Towards a 3D Transdimensional Ambient-Noise Surface Wave Tomography of Reykjanes Peninsula, SW Iceland

Summary Ambient-noise surface wave tomography has proven to be an effective tool for 3D crustal imaging. Conventionally, a two-step inversion approach is adopted. That is, a first inversion results in separate, frequency-dependent 2D surface-wave velocity maps, upon which local frequency-to-depth inversions are performed. In our case, phase velocities are used. A one-step 3D non-linear algorithm has recently been proposed in a Bayesian framework using reversible jump Markov chain Monte Carlo which is called transdimensional tomography.
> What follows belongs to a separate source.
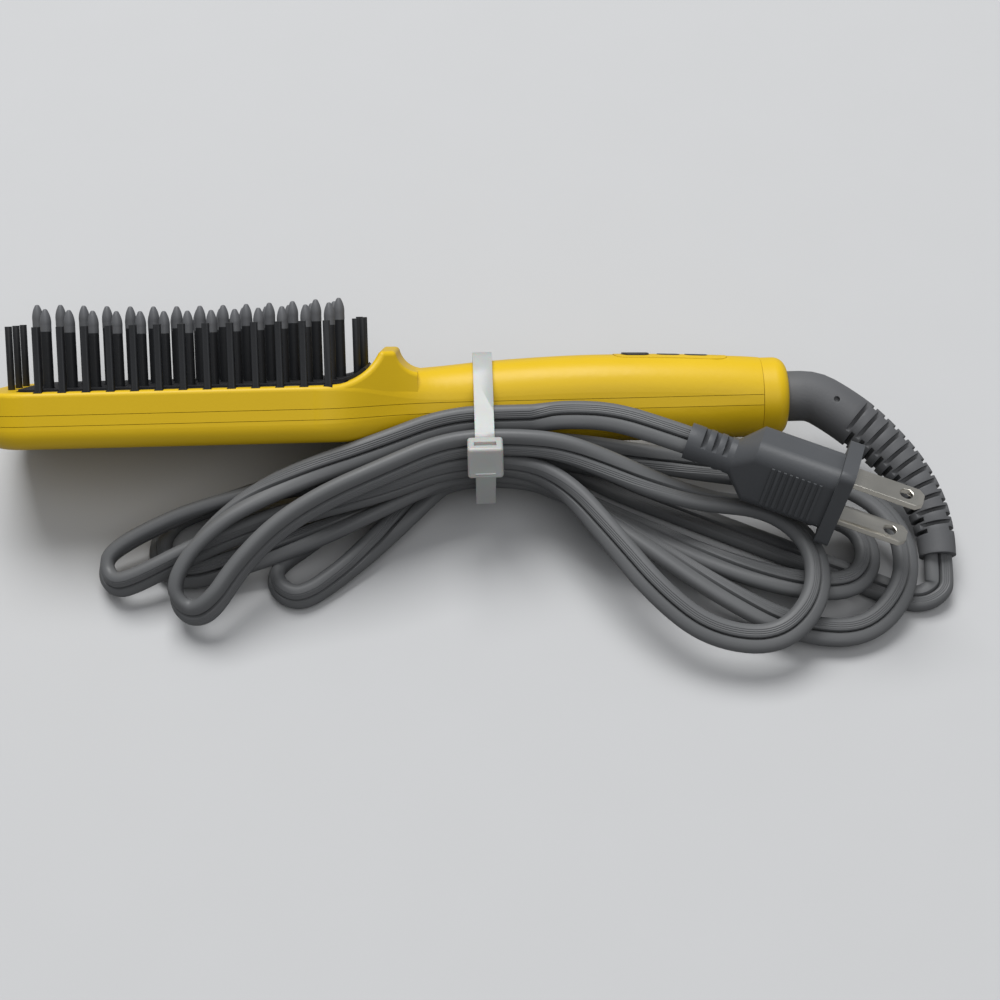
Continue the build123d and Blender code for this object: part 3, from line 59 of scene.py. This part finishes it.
# The handle's middle line at the tie, and the strands that pass the tie beside it: their distance from
# that line in two layers, and their angles about it in degrees.
HANDLE_Y = -6.4
HANDLE_Z = 20.35
TIE_X = 23.6
WAIST_HALF = 9.0
STRAND_RADIUS = 14.2
STRAND_STEP = 5.8
INNER_STRANDS = (144.0, 173.0, 202.0, 231.0)
OUTER_STRANDS = (157.0, 178.0, 199.0, 220.0)
# A strand's face is turned over where it would look further down than this.
FACE_DOWN_LIMIT = -0.2

# Where the control points lie along a loop's sides and round its end, and how the sides fall.
SIDE_SHARES = (0.22, 0.45, 0.68, 0.88)
END_SHARES = (0.125, 0.375, 0.625, 0.875)
FALL_POWER = 2.0
LEFT_LEAN = 0.54

# Each loop of the hank: the strand it leaves by and the one it comes back by, the centre, radius and
# heading of its round end, its heights at the end's start, middle and finish, how long each side holds
# its direction at the tie and at the end, the side that it leaves on, and how far its flat face stands
# on edge at the end.
LEFT_LOOPS = [
    {
        "leave": ("inner", 3), "back": ("outer", 3), "centre": (-24.0, -47.5), "radius": 6.0,
        "heading": 214.0, "heights": (3.4, 4.2, 3.4), "tie_hold": 12.0, "end_hold": 22.0,
        "side": -1, "edge": 0.8,
    },
    {
        "leave": ("inner", 2), "back": ("outer", 2), "centre": (-50.0, -37.0), "radius": 10.0,
        "heading": 193.0, "heights": (2.4, 3.0, 5.2), "tie_hold": 18.0, "end_hold": 30.0,
        "side": -1, "edge": 0.5,
    },
    {
        "leave": ("inner", 1), "back": ("outer", 1), "centre": (-67.0, -45.0), "radius": 5.5,
        "heading": 206.0, "heights": (9.5, 5.0, 8.0), "tie_hold": 28.0, "end_hold": 46.0,
        "side": -1, "edge": 0.8,
    },
    {
        "leave": ("outer", 0), "back": ("inner", 0), "centre": (-48.0, -54.0), "radius": 6.0,
        "heading": 234.0, "heights": (12.0, 5.6, 15.0), "tie_hold": 28.0, "end_hold": 26.0,
        "side": 1, "edge": 0.8,
    },
]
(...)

This approach has a number of advantages over the two-step approach with the most notable being the fact that the one-step approach preserves spatial correlation information in 3D. The 3D volume is parameterized using a polyhedral Voronoi tessellation. Here, we investigate the feasibility of using this transdimensional algorithm to recover the 3D seismic velocity structure below the Reykjanes peninsula, SW Iceland. To that end, we design synthetic tests using the station configuration of Reykjanes seismic network, which has been recording the field data. We show that the algorithm successfully recovers the 3D velocity structure of the area. This work is a first step towards 3D non-linearized surface-wave tomography using the field data recorded by the stations of the Reykjanes seismic network.